メキシチール(メキシレチン)の作用機序:抗不整脈薬
心臓は常に一定の拍動を繰り返しています。しかし、病気によって拍動が乱れてしまい、血液を正常に送り出せなくなることがあります。この状態が不整脈です。不整脈は突然死を引き起こすこともある病気です。
そこで、不整脈を治療することで脈拍を正す薬としてメキシレチン(商品名:メキシチール)があります。メキシレチンはNaチャネル遮断薬(Ⅰb群)と呼ばれる種類の薬になります。
メキシレチン(商品名:メキシチール)の作用機序
心臓の拍動が起こるとき、電気信号が重要な役割を果たしています。心筋細胞で電位の変化が起こることにより、心臓が拍動するための興奮が伝わっていきます。これを活動電位と呼びます。活動電位にはプラスの電荷を帯びたイオンの動きが関わっています。
心筋細胞はマイナスの電気を帯びています。心臓の拍動が起こるとき、最初にNa+が受容体を介して流入します。この受容体をNaチャネルと呼びます。
プラスの電荷を帯びたイオン(Na+)が流入するため、心筋細胞はマイナスからプラスの電気を帯びるようになります。このように、「マイナス→プラス」の電位へと変換されることを脱分極と呼びます。
その後、今度はK+が外へと放出されます。これにより、心筋細胞は再びマイナスの電気を帯びるようになって元の状態に落ち着きます。この一連の流れを繰り返すことで、心臓の拍動が起こります。
電位の変化が起こっている時、その場所に応じて、どのような刺激がきても反応しない「絶対不応期」と強い刺激がくれば反応してしまう「相対不応期」の2つがあります。正常な拍動であれば、相対不応期が終わって元の活動電位に戻ったあとに再び電気刺激が発生します。
しかし、不整脈患者の場合、相対不応期のところで強い刺激が起こり、通常は起こらないような場所で活動電位の立ち上がりが起こります。これが、異常な拍動(不整脈)に繋がります。

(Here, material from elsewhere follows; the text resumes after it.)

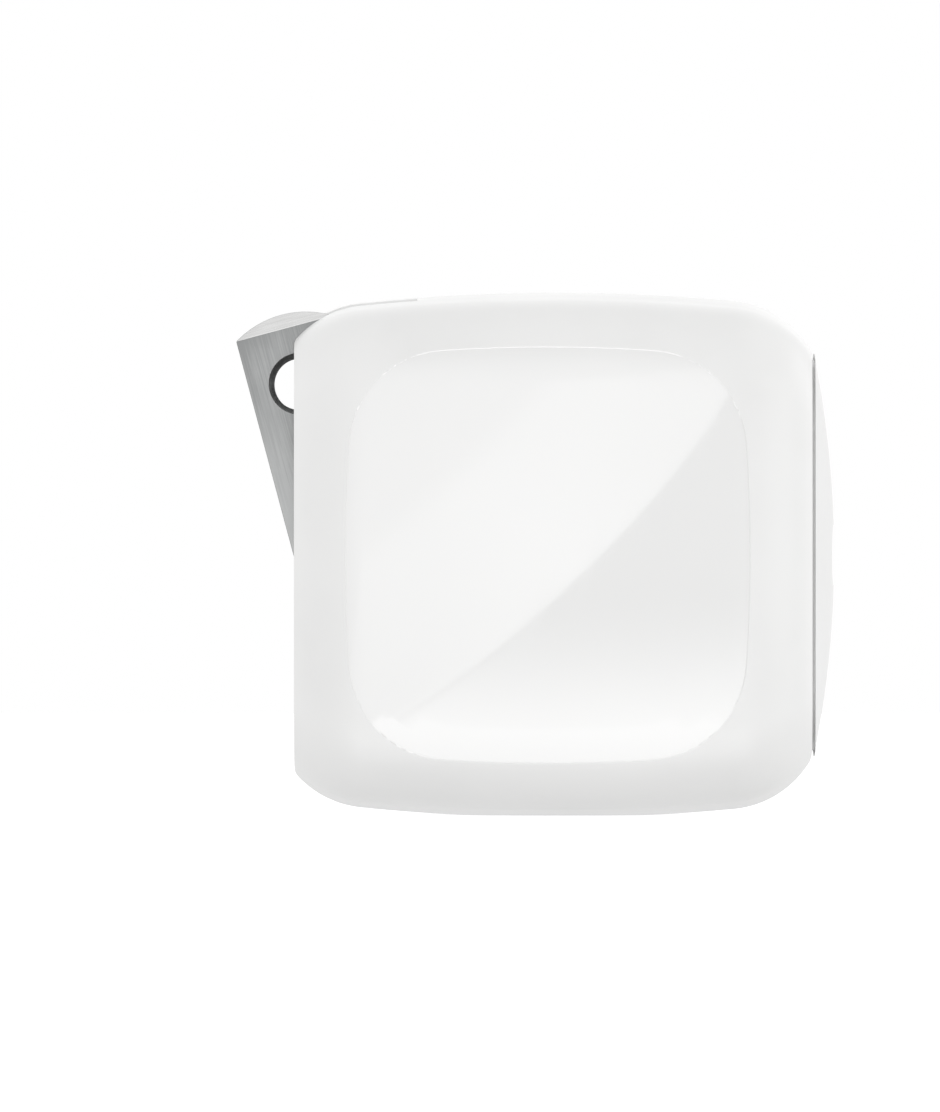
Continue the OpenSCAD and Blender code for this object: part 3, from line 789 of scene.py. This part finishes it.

このような刺激が発生する原因の1つに、リエントリーと呼ばれる現象があります。リエントリーでは、電気回路を興奮(電気刺激)が回り続けています。そのために相対不応期の時に強い刺激が起こると、不整脈を発症してしまいます。
これを治療するためには、リエントリーによる電気刺激の伝導を遮断すれば良いことが分かります。これには、最初の段階で起こる活動電位の立ち上がりを阻害し、Na+の流入を抑制するという方法が取られます。つまり、Naチャネルを阻害するのです。
このように、Naチャネルの阻害作用によって異常な興奮(リエントリー)を抑制し、不整脈を治療する薬がメキシレチン(商品名:メキシチール)です。
メキシレチン(商品名:メキシチール)の特徴
Naチャネルを阻害することで不整脈を治療する薬の中でも、メキシレチン(商品名:メキシチール)はⅠb群と呼ばれる種類の薬です。Ⅰb群はNaチャネルの阻害作用だけでなく、Kチャネルを開口させる作用があります。

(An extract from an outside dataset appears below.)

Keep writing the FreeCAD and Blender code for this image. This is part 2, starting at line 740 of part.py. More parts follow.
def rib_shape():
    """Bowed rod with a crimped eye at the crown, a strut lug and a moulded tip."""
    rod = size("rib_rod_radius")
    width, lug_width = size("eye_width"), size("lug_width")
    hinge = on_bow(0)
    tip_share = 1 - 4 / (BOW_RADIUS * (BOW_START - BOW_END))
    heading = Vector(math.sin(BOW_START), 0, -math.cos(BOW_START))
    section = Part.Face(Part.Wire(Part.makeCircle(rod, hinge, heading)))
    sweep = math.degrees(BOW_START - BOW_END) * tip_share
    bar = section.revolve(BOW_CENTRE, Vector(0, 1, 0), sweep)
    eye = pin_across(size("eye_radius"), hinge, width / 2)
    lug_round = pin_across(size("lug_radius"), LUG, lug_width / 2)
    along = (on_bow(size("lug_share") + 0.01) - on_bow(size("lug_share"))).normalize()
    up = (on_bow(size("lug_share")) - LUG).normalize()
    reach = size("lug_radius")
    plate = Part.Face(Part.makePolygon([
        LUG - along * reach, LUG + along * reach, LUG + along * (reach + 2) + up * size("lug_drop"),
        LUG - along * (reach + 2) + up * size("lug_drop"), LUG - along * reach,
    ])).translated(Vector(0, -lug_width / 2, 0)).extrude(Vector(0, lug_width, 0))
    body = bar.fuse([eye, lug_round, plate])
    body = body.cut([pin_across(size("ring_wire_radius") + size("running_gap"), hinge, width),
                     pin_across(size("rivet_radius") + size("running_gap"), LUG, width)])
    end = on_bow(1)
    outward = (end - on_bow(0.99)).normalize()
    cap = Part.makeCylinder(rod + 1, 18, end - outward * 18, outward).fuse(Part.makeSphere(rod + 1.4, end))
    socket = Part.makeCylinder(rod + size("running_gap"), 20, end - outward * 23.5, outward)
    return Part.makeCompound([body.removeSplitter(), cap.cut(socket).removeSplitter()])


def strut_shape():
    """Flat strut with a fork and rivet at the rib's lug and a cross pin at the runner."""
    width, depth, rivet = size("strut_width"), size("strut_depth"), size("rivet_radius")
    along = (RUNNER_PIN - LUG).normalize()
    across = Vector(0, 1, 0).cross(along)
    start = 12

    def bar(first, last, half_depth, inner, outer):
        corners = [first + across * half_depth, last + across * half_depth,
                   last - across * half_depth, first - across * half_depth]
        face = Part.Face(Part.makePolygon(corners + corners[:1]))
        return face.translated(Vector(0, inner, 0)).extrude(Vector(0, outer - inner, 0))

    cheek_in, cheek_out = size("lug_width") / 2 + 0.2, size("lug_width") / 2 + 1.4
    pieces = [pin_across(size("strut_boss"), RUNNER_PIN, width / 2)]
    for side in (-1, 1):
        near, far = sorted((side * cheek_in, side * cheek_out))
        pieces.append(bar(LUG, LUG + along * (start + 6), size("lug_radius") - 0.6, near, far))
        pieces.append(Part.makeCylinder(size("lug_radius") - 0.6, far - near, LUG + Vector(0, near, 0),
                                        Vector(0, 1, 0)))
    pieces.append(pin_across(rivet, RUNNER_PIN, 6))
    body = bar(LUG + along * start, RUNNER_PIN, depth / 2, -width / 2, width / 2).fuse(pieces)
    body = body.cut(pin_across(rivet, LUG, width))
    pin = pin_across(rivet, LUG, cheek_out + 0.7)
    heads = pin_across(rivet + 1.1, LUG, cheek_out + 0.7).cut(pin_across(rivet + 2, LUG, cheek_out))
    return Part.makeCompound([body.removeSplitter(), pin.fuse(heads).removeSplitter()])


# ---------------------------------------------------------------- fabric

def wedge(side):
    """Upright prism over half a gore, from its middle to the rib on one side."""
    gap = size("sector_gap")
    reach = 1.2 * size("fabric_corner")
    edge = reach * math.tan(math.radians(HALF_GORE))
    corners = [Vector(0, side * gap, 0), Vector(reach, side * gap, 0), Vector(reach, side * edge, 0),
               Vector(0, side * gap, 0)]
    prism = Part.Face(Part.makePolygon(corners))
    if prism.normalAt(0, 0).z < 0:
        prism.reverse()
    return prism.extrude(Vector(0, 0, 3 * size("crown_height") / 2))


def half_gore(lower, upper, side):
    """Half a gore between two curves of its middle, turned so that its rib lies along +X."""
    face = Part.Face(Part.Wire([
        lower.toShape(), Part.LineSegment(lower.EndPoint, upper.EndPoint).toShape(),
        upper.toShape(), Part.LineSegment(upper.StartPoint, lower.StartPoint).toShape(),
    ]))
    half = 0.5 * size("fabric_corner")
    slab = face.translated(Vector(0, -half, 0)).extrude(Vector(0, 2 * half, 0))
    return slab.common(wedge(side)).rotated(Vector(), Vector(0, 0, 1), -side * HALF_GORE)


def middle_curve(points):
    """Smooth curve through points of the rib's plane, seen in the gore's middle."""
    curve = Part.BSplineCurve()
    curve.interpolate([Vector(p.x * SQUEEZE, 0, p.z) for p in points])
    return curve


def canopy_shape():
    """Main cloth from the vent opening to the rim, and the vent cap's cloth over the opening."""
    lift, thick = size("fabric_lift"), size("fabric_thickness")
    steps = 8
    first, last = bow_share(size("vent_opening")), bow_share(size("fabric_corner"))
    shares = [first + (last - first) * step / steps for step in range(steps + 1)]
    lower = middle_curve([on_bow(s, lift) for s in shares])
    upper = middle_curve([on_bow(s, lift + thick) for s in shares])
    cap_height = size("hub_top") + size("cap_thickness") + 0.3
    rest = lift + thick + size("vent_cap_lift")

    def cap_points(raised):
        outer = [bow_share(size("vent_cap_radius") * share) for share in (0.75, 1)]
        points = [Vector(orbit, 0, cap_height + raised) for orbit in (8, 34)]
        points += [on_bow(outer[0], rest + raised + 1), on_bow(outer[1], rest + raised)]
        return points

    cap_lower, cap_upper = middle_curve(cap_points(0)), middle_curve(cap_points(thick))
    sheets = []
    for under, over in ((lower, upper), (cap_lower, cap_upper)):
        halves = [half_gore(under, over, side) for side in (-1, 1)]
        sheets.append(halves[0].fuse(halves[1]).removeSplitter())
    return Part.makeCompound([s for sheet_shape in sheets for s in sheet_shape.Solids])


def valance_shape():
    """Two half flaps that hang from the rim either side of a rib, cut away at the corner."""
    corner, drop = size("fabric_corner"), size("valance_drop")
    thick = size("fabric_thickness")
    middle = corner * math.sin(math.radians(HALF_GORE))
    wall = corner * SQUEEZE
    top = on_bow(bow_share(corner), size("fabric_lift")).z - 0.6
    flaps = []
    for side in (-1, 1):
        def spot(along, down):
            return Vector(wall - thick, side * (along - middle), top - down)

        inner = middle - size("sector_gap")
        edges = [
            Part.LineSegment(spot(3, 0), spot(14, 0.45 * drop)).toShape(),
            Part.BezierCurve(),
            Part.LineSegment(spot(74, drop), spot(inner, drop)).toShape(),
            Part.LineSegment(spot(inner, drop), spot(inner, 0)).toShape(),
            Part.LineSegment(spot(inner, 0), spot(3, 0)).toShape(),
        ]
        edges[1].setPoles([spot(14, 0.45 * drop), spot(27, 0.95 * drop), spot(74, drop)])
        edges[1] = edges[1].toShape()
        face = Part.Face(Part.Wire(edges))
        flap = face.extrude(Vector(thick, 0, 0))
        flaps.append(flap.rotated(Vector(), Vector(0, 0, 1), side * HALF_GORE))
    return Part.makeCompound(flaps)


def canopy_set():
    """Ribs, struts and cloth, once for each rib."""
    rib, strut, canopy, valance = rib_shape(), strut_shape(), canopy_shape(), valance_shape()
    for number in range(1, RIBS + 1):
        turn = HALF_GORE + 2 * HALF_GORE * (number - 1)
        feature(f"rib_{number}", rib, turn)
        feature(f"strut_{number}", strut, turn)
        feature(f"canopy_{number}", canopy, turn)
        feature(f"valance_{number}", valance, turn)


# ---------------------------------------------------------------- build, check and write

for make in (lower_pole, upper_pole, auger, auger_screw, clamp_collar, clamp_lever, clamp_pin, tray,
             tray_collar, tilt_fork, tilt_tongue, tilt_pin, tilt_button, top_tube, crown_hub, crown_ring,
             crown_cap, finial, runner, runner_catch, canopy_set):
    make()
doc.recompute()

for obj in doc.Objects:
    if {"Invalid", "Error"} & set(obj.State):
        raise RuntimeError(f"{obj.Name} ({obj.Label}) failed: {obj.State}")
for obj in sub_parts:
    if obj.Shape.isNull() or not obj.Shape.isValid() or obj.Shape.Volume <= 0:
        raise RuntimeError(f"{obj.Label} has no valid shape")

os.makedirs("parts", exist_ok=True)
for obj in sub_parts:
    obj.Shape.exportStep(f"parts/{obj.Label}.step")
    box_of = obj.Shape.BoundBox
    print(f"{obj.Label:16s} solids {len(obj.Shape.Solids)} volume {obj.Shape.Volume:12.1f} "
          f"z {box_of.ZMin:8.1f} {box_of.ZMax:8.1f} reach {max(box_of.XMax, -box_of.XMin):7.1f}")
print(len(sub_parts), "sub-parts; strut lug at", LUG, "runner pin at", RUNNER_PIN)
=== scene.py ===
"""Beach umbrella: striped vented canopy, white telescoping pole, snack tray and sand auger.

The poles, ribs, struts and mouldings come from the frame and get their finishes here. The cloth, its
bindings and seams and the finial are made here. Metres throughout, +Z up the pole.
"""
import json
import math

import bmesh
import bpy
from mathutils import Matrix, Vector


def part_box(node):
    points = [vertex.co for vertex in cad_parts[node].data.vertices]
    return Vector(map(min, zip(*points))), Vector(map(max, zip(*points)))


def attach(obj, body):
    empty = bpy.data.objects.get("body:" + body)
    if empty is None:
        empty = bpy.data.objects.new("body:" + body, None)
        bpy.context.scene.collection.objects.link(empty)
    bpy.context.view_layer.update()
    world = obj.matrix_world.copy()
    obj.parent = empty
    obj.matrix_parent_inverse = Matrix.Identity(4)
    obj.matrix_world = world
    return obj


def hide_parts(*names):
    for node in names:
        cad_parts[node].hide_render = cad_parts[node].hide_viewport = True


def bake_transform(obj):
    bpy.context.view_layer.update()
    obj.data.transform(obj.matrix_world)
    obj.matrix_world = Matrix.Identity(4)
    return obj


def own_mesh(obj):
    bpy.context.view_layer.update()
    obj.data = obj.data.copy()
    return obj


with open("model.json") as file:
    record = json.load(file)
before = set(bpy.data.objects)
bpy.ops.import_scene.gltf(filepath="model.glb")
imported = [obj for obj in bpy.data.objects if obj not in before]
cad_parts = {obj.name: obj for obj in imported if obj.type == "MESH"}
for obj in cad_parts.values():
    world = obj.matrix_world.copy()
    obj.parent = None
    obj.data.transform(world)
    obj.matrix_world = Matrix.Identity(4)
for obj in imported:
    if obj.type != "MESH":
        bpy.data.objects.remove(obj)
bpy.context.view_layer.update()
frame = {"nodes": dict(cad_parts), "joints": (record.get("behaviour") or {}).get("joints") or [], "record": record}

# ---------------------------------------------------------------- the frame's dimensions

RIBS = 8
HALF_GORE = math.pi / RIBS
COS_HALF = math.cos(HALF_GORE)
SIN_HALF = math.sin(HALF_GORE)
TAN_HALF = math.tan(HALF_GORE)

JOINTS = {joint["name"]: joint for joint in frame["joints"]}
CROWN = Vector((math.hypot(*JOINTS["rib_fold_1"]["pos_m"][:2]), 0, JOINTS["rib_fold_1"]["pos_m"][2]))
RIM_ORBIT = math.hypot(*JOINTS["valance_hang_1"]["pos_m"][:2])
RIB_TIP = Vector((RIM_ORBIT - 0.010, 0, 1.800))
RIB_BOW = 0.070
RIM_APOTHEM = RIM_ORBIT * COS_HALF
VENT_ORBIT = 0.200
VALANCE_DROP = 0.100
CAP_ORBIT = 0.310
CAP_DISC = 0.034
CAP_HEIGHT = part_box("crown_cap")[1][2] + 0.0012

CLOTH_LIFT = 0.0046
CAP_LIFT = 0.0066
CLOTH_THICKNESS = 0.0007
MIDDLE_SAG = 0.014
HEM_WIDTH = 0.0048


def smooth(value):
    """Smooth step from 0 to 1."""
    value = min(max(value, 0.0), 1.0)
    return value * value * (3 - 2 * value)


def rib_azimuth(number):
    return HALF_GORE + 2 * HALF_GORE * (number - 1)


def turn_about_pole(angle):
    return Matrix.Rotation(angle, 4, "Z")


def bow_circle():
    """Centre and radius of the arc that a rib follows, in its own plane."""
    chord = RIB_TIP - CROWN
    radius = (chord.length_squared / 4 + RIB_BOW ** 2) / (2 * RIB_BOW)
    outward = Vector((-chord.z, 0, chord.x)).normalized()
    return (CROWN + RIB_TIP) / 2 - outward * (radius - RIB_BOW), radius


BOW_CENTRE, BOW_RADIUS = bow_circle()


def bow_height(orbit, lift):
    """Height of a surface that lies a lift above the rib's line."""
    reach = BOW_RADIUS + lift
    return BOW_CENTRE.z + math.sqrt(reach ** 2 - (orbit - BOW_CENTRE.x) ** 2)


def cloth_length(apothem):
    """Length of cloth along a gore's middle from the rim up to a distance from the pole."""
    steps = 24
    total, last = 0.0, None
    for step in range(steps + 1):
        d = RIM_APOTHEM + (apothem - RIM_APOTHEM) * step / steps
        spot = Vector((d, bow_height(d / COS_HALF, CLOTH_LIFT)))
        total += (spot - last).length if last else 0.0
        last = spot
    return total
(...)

つまり、メキシレチン(商品名:メキシチール)はNaチャネルの阻害によって活動電位の立ち上がり速度を遅くし、Kチャネルの開口によって活動電位の持続時間を短くさせる働きがあります。
メキシレチン(商品名:メキシチール)は頻脈性不整脈に対して使用される薬ですが、痛みの電気信号に関係するNaチャネルを阻害する作用から糖尿病性神経障害に伴う痛みやしびれを改善させる効果も有しています。
このような特徴により、不整脈を改善させることで脈拍を正し、正常な拍動に戻す薬がメキシレチン(商品名:メキシチール)です。